#### DATASET CONTENT
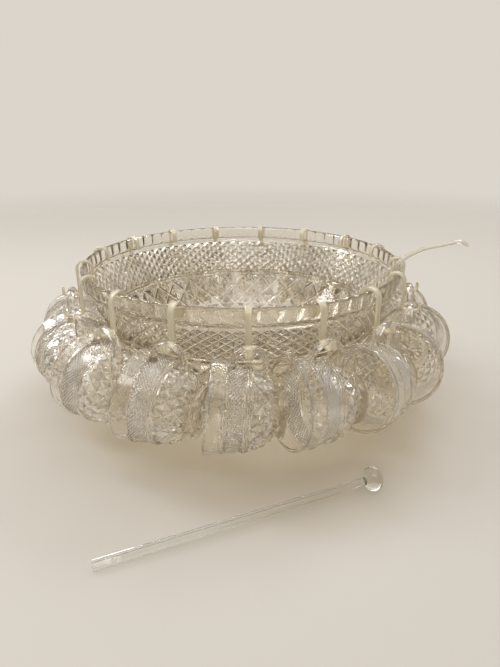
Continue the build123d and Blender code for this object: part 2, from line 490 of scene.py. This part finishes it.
def in_scene(name, data):
    """A Blender object that shows this data."""
    thing = bpy.data.objects.new(name, data)
    bpy.context.scene.collection.objects.link(thing)
    return thing


def piece(name, data, material, place=None):
    """A piece of the punch bowl set, in the row frame."""
    thing = in_scene(name, data)
    if not data.materials:
        data.materials.append(material)
    if place is not None:
        thing.matrix_world = place
    return thing


def united(name, base, extra):
    """The union of two closed meshes as one mesh."""
    first = in_scene(name + "_base", base)
    second = in_scene(name + "_extra", extra)
    join = first.modifiers.new("join", "BOOLEAN")
    join.operation = "UNION"
    join.solver = "EXACT"
    join.object = second
    bpy.context.view_layer.update()
    graph = bpy.context.evaluated_depsgraph_get()
    data = bpy.data.meshes.new_from_object(first.evaluated_get(graph))
    data.name = name
    for thing in (first, second):
        bpy.data.objects.remove(thing)
    finish_mesh(data)
    return data


# ---- Materials ----
def empty_tree(owner):
    """The cleared node tree of a material or a world."""
    owner.use_nodes = True
    owner.node_tree.nodes.clear()
    return owner.node_tree


def set_inputs(node, values):
    for name, value in values.items():
        node.inputs[name].default_value = value


def eased(tree, source, values):
    """A smooth step on a value from another node; returns its output."""
    step = tree.nodes.new("ShaderNodeMapRange")
    step.interpolation_type = "SMOOTHSTEP"
    set_inputs(step, values)
    tree.links.new(source, step.inputs["Value"])
    return step.outputs["Result"]


def mixed(tree, share, first, second):
    """One shader mixed into another by a share; returns the mix's output."""
    mix = tree.nodes.new("ShaderNodeMixShader")
    for number, source in enumerate((share, first, second)):
        tree.links.new(source, mix.inputs[number])
    return mix.outputs[0]


def clear_material(name, tint, roughness, ior, clear, absorb, density, shadow, waves, cut=False):
    """Clear glass or plastic: a slightly wavy moulded surface over a body that absorbs a little light.

    clear is the share of its light that passes, waves is the scale and depth of its waves, and shadow
    is the colour of its shadow. In cut glass the valleys between the facets are rounded and a little
    frosted.
    """
    material = bpy.data.materials.new(name)
    tree = empty_tree(material)
    link = tree.links.new
    output = tree.nodes.new("ShaderNodeOutputMaterial")
    body = tree.nodes.new("ShaderNodeBsdfPrincipled")
    set_inputs(body, {"Base Color": (*tint, 1), "Roughness": roughness, "IOR": ior})
    set_inputs(body, {"Transmission Weight": clear})
    place = tree.nodes.new("ShaderNodeTexCoord")
    noise = tree.nodes.new("ShaderNodeTexNoise")
    set_inputs(noise, {"Scale": waves[0], "Detail": 2.0})
    link(place.outputs["Object"], noise.inputs["Vector"])
    bump = tree.nodes.new("ShaderNodeBump")
    set_inputs(bump, {"Strength": 1.0, "Distance": waves[1]})
    link(noise.outputs["Fac"], bump.inputs["Height"])
    link(bump.outputs["Normal"], body.inputs["Normal"])
    if cut:
        rise = tree.nodes.new("ShaderNodeAttribute")
        rise.attribute_name = "rise"
        frost = {"From Max": valley_share, "To Min": valley_frost, "To Max": roughness}
        link(eased(tree, rise.outputs["Fac"], frost), body.inputs["Roughness"])
        groove = tree.nodes.new("ShaderNodeBump")
        set_inputs(groove, {"Strength": 1.0, "Distance": valley_depth})
        link(eased(tree, rise.outputs["Fac"], {"From Max": 2 * valley_share}), groove.inputs["Height"])
        link(groove.outputs["Normal"], bump.inputs["Normal"])
    path = tree.nodes.new("ShaderNodeLightPath")
    passing = tree.nodes.new("ShaderNodeMath")
    passing.operation = "MAXIMUM"
    link(path.outputs["Is Shadow Ray"], passing.inputs[0])
    link(path.outputs["Is Diffuse Ray"], passing.inputs[1])
    through = tree.nodes.new("ShaderNodeBsdfTransparent")
    set_inputs(through, {"Color": (*shadow, 1)})
    link(mixed(tree, passing.outputs[0], body.outputs[0], through.outputs[0]), output.inputs["Surface"])
    inside = tree.nodes.new("ShaderNodeVolumeAbsorption")
    set_inputs(inside, {"Color": (*absorb, 1), "Density": density})
    link(inside.outputs[0], output.inputs["Volume"])
    return material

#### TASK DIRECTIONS
Every line above should be printed again exactly as it stands.

#### RESPONSE
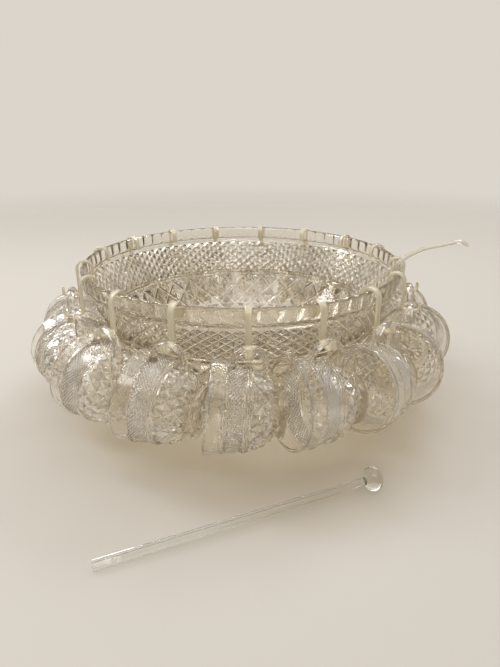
Continue the build123d and Blender code for this object: part 2, from line 490 of scene.py. This part finishes it.
def in_scene(name, data):
    """A Blender object that shows this data."""
    thing = bpy.data.objects.new(name, data)
    bpy.context.scene.collection.objects.link(thing)
    return thing


def piece(name, data, material, place=None):
    """A piece of the punch bowl set, in the row frame."""
    thing = in_scene(name, data)
    if not data.materials:
        data.materials.append(material)
    if place is not None:
        thing.matrix_world = place
    return thing


def united(name, base, extra):
    """The union of two closed meshes as one mesh."""
    first = in_scene(name + "_base", base)
    second = in_scene(name + "_extra", extra)
    join = first.modifiers.new("join", "BOOLEAN")
    join.operation = "UNION"
    join.solver = "EXACT"
    join.object = second
    bpy.context.view_layer.update()
    graph = bpy.context.evaluated_depsgraph_get()
    data = bpy.data.meshes.new_from_object(first.evaluated_get(graph))
    data.name = name
    for thing in (first, second):
        bpy.data.objects.remove(thing)
    finish_mesh(data)
    return data


# ---- Materials ----
def empty_tree(owner):
    """The cleared node tree of a material or a world."""
    owner.use_nodes = True
    owner.node_tree.nodes.clear()
    return owner.node_tree


def set_inputs(node, values):
    for name, value in values.items():
        node.inputs[name].default_value = value


def eased(tree, source, values):
    """A smooth step on a value from another node; returns its output."""
    step = tree.nodes.new("ShaderNodeMapRange")
    step.interpolation_type = "SMOOTHSTEP"
    set_inputs(step, values)
    tree.links.new(source, step.inputs["Value"])
    return step.outputs["Result"]


def mixed(tree, share, first, second):
    """One shader mixed into another by a share; returns the mix's output."""
    mix = tree.nodes.new("ShaderNodeMixShader")
    for number, source in enumerate((share, first, second)):
        tree.links.new(source, mix.inputs[number])
    return mix.outputs[0]


def clear_material(name, tint, roughness, ior, clear, absorb, density, shadow, waves, cut=False):
    """Clear glass or plastic: a slightly wavy moulded surface over a body that absorbs a little light.

    clear is the share of its light that passes, waves is the scale and depth of its waves, and shadow
    is the colour of its shadow. In cut glass the valleys between the facets are rounded and a little
    frosted.
    """
    material = bpy.data.materials.new(name)
    tree = empty_tree(material)
    link = tree.links.new
    output = tree.nodes.new("ShaderNodeOutputMaterial")
    body = tree.nodes.new("ShaderNodeBsdfPrincipled")
    set_inputs(body, {"Base Color": (*tint, 1), "Roughness": roughness, "IOR": ior})
    set_inputs(body, {"Transmission Weight": clear})
    place = tree.nodes.new("ShaderNodeTexCoord")
    noise = tree.nodes.new("ShaderNodeTexNoise")
    set_inputs(noise, {"Scale": waves[0], "Detail": 2.0})
    link(place.outputs["Object"], noise.inputs["Vector"])
    bump = tree.nodes.new("ShaderNodeBump")
    set_inputs(bump, {"Strength": 1.0, "Distance": waves[1]})
    link(noise.outputs["Fac"], bump.inputs["Height"])
    link(bump.outputs["Normal"], body.inputs["Normal"])
    if cut:
        rise = tree.nodes.new("ShaderNodeAttribute")
        rise.attribute_name = "rise"
        frost = {"From Max": valley_share, "To Min": valley_frost, "To Max": roughness}
        link(eased(tree, rise.outputs["Fac"], frost), body.inputs["Roughness"])
        groove = tree.nodes.new("ShaderNodeBump")
        set_inputs(groove, {"Strength": 1.0, "Distance": valley_depth})
        link(eased(tree, rise.outputs["Fac"], {"From Max": 2 * valley_share}), groove.inputs["Height"])
        link(groove.outputs["Normal"], bump.inputs["Normal"])
    path = tree.nodes.new("ShaderNodeLightPath")
    passing = tree.nodes.new("ShaderNodeMath")
    passing.operation = "MAXIMUM"
    link(path.outputs["Is Shadow Ray"], passing.inputs[0])
    link(path.outputs["Is Diffuse Ray"], passing.inputs[1])
    through = tree.nodes.new("ShaderNodeBsdfTransparent")
    set_inputs(through, {"Color": (*shadow, 1)})
    link(mixed(tree, passing.outputs[0], body.outputs[0], through.outputs[0]), output.inputs["Surface"])
    inside = tree.nodes.new("ShaderNodeVolumeAbsorption")
    set_inputs(inside, {"Color": (*absorb, 1), "Density": density})
    link(inside.outputs[0], output.inputs["Volume"])
    return material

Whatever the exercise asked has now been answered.